(Dataset records)
------------------------------------------------------------------------

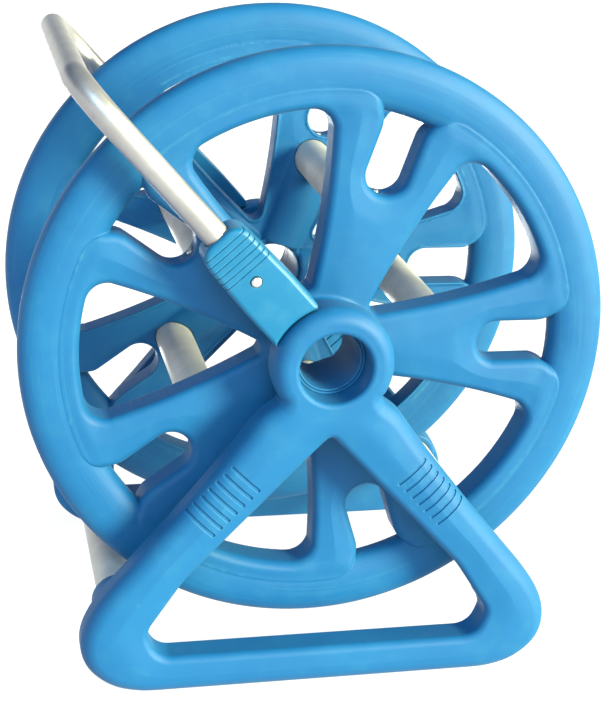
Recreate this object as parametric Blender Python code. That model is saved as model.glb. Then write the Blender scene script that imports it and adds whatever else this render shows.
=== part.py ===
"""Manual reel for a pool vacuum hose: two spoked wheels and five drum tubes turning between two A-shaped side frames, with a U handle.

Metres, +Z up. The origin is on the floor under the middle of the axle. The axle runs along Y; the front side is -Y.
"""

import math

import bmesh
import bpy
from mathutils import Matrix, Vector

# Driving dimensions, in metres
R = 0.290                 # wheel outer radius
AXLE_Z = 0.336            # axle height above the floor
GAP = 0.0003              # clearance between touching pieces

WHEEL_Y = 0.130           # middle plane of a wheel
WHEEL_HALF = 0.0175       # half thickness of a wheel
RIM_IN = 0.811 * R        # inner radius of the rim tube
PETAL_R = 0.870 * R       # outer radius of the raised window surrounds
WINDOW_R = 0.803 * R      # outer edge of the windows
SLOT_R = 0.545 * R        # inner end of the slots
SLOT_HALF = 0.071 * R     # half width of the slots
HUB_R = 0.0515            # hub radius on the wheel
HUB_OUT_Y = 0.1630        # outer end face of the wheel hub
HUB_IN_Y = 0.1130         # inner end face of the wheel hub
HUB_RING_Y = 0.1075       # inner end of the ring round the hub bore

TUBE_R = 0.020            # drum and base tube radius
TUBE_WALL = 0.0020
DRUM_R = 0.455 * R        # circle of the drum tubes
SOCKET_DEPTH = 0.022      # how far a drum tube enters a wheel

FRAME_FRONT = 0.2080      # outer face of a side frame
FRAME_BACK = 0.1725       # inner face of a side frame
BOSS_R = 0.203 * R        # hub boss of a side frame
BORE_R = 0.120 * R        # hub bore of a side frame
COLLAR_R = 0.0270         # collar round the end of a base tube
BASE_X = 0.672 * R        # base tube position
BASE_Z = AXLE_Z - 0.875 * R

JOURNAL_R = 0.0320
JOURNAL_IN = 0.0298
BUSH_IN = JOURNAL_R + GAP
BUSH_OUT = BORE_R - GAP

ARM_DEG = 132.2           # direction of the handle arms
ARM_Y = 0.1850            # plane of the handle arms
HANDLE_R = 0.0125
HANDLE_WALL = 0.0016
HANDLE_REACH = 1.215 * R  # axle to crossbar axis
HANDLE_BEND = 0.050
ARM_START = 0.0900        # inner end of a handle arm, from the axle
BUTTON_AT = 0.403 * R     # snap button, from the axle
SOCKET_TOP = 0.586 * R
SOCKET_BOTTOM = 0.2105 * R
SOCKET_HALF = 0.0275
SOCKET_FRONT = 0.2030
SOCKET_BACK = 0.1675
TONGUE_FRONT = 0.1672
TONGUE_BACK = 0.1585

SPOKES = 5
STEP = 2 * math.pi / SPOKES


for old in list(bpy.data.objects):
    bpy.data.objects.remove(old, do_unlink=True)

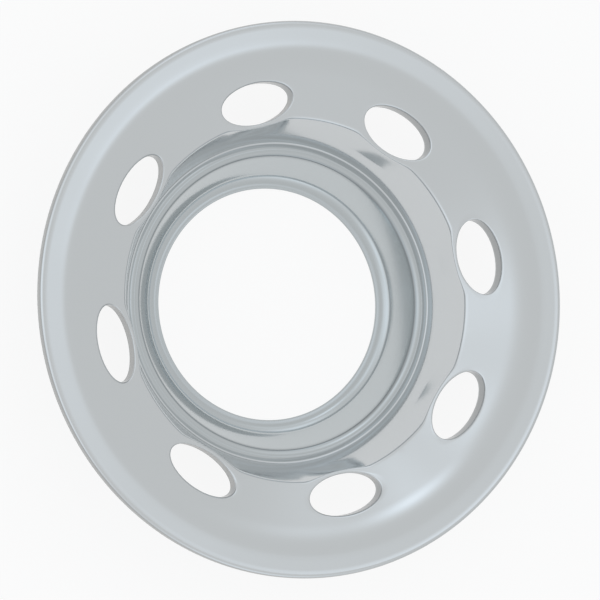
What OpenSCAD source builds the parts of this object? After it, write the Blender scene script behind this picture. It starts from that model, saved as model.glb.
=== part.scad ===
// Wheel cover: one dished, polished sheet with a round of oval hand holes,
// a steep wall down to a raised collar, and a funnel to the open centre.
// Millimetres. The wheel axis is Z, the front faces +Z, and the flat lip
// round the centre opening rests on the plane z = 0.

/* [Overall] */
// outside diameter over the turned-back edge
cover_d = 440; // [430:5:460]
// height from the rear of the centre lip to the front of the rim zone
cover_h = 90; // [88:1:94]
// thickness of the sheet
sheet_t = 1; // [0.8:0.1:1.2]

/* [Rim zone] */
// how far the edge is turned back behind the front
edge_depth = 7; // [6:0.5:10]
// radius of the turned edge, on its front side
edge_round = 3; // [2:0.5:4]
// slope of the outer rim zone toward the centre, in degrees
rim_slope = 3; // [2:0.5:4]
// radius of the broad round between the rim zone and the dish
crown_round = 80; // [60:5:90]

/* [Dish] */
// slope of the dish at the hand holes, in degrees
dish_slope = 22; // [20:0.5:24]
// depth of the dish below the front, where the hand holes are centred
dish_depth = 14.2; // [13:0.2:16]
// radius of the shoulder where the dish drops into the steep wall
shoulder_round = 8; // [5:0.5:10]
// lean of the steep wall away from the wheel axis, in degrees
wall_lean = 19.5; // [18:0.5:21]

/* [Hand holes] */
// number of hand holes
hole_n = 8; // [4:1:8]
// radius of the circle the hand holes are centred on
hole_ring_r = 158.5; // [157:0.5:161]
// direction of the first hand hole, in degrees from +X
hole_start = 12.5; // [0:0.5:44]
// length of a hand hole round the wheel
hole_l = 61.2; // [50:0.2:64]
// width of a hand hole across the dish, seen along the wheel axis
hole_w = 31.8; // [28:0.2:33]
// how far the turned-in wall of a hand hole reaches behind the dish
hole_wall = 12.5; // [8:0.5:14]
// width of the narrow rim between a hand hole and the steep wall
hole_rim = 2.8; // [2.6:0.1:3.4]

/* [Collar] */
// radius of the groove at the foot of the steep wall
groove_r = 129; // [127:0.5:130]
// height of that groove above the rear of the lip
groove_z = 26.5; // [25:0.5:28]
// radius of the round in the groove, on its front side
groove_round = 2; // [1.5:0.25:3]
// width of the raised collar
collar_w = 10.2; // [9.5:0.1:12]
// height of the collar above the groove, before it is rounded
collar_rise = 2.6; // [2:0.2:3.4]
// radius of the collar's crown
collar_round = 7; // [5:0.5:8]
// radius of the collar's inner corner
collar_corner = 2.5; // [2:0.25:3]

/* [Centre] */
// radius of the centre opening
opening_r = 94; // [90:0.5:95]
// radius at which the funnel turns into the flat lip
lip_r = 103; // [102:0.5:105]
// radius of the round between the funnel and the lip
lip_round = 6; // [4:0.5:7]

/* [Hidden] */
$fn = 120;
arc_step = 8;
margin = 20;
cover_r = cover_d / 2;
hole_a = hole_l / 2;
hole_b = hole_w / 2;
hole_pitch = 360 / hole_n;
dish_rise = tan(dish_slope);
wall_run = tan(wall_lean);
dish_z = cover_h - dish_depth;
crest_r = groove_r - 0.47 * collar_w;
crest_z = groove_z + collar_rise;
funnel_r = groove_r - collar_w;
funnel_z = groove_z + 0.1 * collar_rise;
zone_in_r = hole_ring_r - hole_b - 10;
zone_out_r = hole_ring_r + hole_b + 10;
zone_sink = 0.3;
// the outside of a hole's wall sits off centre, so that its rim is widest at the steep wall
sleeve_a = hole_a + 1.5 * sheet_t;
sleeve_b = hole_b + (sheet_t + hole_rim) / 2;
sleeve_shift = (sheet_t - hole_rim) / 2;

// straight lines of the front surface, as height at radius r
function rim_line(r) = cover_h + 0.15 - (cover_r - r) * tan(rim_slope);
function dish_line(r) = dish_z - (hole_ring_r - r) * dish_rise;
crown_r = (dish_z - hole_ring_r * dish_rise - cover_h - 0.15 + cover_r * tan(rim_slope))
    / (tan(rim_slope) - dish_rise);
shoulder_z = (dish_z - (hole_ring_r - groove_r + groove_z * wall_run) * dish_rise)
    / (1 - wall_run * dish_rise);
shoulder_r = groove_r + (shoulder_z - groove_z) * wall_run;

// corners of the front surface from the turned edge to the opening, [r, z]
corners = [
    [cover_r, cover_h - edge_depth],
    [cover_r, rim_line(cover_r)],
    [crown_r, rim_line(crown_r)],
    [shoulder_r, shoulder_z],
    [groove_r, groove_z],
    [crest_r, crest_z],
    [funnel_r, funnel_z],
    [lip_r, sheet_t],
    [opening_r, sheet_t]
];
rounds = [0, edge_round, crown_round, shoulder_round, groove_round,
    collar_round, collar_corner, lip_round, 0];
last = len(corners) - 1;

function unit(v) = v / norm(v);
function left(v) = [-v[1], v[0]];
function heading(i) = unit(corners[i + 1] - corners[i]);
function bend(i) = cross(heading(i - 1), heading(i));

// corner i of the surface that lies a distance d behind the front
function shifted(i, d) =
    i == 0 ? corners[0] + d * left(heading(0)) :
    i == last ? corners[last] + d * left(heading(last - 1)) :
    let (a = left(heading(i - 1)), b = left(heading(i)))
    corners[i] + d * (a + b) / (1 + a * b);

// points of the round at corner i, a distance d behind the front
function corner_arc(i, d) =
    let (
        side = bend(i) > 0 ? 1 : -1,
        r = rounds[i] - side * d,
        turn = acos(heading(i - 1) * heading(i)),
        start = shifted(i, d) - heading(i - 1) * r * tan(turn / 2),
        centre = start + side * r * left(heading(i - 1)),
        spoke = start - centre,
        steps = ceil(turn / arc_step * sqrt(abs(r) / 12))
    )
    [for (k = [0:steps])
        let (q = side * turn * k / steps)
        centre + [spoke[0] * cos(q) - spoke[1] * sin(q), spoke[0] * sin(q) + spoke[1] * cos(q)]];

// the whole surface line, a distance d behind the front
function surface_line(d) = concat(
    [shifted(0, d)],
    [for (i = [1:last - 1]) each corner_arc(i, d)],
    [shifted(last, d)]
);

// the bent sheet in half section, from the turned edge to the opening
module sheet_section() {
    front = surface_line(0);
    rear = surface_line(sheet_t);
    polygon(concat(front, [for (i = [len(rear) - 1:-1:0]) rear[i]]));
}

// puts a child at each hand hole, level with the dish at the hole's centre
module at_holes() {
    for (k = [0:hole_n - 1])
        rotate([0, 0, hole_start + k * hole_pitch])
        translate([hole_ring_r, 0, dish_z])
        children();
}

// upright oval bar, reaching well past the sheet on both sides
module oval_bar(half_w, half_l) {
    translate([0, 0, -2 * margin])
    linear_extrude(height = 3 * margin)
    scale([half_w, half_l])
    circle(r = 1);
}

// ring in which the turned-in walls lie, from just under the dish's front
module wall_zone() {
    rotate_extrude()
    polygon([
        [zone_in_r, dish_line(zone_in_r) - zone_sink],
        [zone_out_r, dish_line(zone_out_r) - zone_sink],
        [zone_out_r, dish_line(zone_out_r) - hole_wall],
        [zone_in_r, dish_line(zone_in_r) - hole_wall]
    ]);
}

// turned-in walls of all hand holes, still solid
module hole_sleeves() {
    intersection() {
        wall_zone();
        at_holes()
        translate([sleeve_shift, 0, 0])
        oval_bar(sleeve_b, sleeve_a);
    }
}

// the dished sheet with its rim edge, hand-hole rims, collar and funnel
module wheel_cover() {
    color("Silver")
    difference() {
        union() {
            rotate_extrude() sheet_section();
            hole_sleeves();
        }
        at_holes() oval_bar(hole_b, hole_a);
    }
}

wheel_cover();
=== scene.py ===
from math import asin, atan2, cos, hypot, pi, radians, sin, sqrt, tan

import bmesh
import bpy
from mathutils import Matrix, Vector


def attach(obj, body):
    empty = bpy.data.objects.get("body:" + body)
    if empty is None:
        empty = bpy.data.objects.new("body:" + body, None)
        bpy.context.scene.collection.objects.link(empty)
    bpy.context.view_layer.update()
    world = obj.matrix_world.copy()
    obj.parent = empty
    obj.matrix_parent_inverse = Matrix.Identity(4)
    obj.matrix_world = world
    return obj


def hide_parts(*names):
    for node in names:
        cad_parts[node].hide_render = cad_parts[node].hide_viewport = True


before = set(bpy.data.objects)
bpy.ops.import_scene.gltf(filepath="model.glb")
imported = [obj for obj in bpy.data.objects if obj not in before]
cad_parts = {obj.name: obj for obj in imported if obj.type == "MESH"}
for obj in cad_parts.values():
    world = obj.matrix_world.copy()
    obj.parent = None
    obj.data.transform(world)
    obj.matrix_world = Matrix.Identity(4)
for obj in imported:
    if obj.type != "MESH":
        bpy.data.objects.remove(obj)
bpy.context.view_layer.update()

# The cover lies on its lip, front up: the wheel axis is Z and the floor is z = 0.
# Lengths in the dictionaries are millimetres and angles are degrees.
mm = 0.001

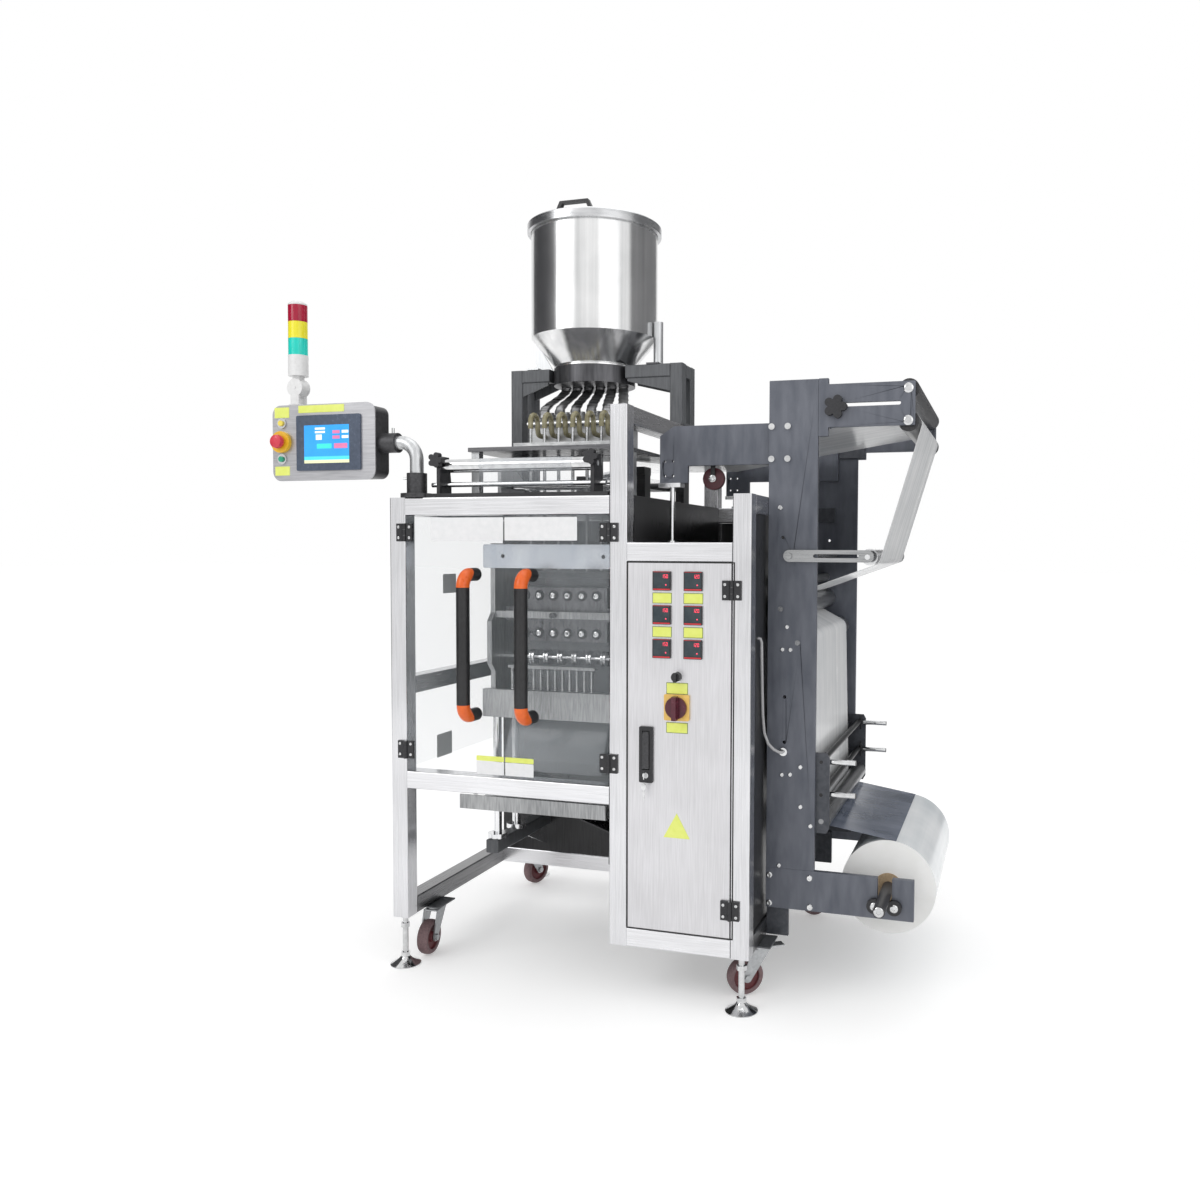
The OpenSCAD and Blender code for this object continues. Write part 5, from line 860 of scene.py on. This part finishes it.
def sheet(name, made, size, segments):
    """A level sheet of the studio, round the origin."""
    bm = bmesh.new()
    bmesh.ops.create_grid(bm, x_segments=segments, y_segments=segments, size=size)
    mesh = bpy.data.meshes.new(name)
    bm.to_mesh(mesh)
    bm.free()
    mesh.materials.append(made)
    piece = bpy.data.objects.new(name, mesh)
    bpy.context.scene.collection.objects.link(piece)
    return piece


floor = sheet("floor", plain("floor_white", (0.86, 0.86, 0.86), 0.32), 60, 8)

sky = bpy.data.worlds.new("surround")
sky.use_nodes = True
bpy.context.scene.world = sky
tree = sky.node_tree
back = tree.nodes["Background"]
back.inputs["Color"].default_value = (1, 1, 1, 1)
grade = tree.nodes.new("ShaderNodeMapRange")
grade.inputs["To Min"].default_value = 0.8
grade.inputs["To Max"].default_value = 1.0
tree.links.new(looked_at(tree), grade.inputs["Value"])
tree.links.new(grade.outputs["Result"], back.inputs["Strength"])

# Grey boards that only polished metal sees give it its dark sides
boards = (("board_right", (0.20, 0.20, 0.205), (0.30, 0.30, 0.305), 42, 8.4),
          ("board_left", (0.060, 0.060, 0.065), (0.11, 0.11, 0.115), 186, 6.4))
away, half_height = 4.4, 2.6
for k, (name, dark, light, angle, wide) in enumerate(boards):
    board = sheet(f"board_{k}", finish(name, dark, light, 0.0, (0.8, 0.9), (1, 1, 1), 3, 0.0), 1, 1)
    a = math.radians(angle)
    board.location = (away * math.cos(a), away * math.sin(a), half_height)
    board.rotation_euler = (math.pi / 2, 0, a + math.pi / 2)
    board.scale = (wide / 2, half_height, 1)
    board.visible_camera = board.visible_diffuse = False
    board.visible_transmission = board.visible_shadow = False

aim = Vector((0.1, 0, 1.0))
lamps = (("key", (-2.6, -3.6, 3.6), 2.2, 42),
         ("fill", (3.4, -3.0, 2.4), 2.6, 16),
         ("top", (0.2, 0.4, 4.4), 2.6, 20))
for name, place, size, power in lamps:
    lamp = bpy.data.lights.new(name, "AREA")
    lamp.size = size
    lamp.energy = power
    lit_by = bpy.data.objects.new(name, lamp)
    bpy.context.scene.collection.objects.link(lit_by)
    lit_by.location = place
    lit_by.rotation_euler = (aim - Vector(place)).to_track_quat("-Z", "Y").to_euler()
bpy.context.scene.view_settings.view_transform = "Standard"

------------------------------------------------------------------------

• _The exercise_
Transcribe the records above exactly, beginning at the line that contains "What OpenSCAD source" and ending with the line that contains "plane z = 0.", both included, and nothing else.

• _Response to this task_
What OpenSCAD source builds the parts of this object? After it, write the Blender scene script behind this picture. It starts from that model, saved as model.glb.
=== part.scad ===
// Wheel cover: one dished, polished sheet with a round of oval hand holes,
// a steep wall down to a raised collar, and a funnel to the open centre.
// Millimetres. The wheel axis is Z, the front faces +Z, and the flat lip
// round the centre opening rests on the plane z = 0.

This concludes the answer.